Mais, messieurs, j'ai tort de comparer la mainmorte au noble chêne, ornement de nos forêts.
Savez-vous à quoi il faut la comparer ? Il faut dire que la mainmorte est le chiendent des sociétés anciennes et modernes ; laissez long comme la main de chiendent dans le champ le plus fertile et il aura bientôt rendu cette terre complètement inféconde et incapable de produire encore aucun fruit. Laissez la mainmorte s'implanter en Belgique, dans notre pays si prospère, et bientôt la Belgique subira le même sort que l'Espagne et l'Italie. L'Espagne et l'Italie, messieurs, ne se sont sauvées que par la confiscation des biens du clergé et des couvents ; et c'est parce que nous ne voulons plus de confiscation que nous ne voulons pas la reconnaissance de la mainmorte. Nous aimons mieux prévenir le mal que d'avoir à le réprimer. Et ainsi, nous pourrions prendre aussi le beau nom de conservateurs, que vous vous êtes peu modestement donné à vous-mêmes.

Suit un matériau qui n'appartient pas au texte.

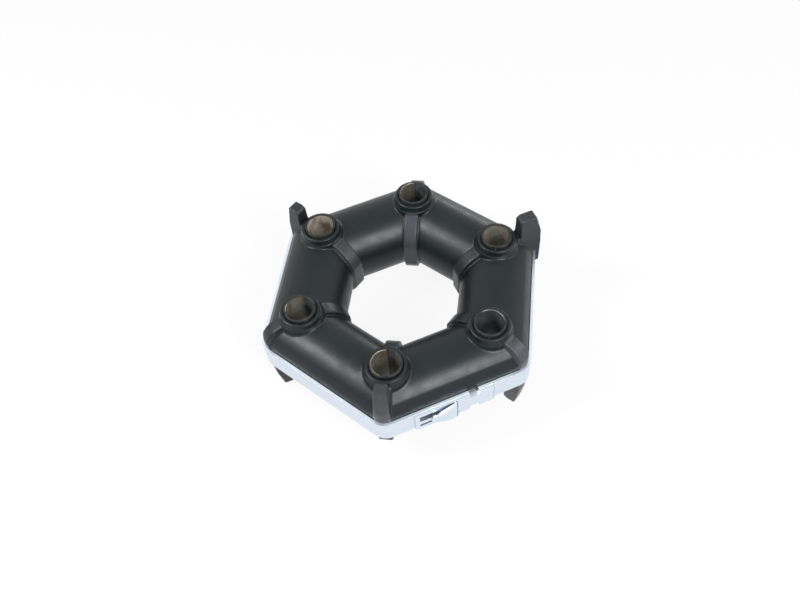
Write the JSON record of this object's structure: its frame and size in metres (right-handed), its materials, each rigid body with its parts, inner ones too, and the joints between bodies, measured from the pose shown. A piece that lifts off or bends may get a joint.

Messieurs, je vous ai dit que, pour ma part, je craignais qu'on ne fût en train de refaire la mainmorte, Je ne veux pas, à cet égard, venir avec des déclamations. Je viendrai avec quelques faits, et je mets mes adversaires au défi de les contester. Je ne citerai ni des noms de lieux, ni des noms de personnes, pour ne pas aigrir le débat. Je ne suis pas l'ennemi des personnes ; je sais qu'on peut être, malgré soi, entraîné à commettre des abus ; aussi je n'attaque pas les personnes, je n'attaque que les abus.
Je connais trop le respect que je dois à mon mandat pour jamais venir ici affirmer des faits qui ne seraient pas vrais ; et si quelqu'un pouvait douter de ceux que je vais produire, je déclare que je parle pièces en main, appuyées au besoin de témoins : si l'on conteste, je suis prêt à citer.
Il y a, pour les gens de mainmorte, plusieurs manières d'amasser des biens, et quand on l'a fait dans une certaine mesure, il faut mettre ces biens à l'abri pour l'avenir, les constituer en mainmorte véritable, les soustraire à tout droit de mutation.
Je ne dirai pas les obsessions faites auprès des personnes âgées, affaiblies ; les captations pratiquées au lit des malades, je ne parle pas de tout cela, je ne veux venir qu'avec des faits certains.
Il y a d'abord ce que j'appellerai la chasse aux héritages, à l'aide des novices. Voici comment cette manœuvre s'opère, comment le tour se joue, si je puis m'exprimer ainsi.
Ce que je vais dire n'est pas supposé ; je ne vais citer que deux faits : Une personne riche, ayant perdu son père, veut entrer au couvent ; la mère détient les biens, mais fait aux enfants une pension très considérable. Cette personne a un frère, désintéressé, car il a une grande fortune et il est célibataire. Mais, pénétré de l'esprit de famille, il voudrait que le patrimoine n'allât pas à des étrangers. Il va trouver le chef diocésain et lui dit : Ma sœur jouit d'une pension considérable, cette pension lui sera continuée, mais il me semble qu'elle doit renoncer au partage de la famille.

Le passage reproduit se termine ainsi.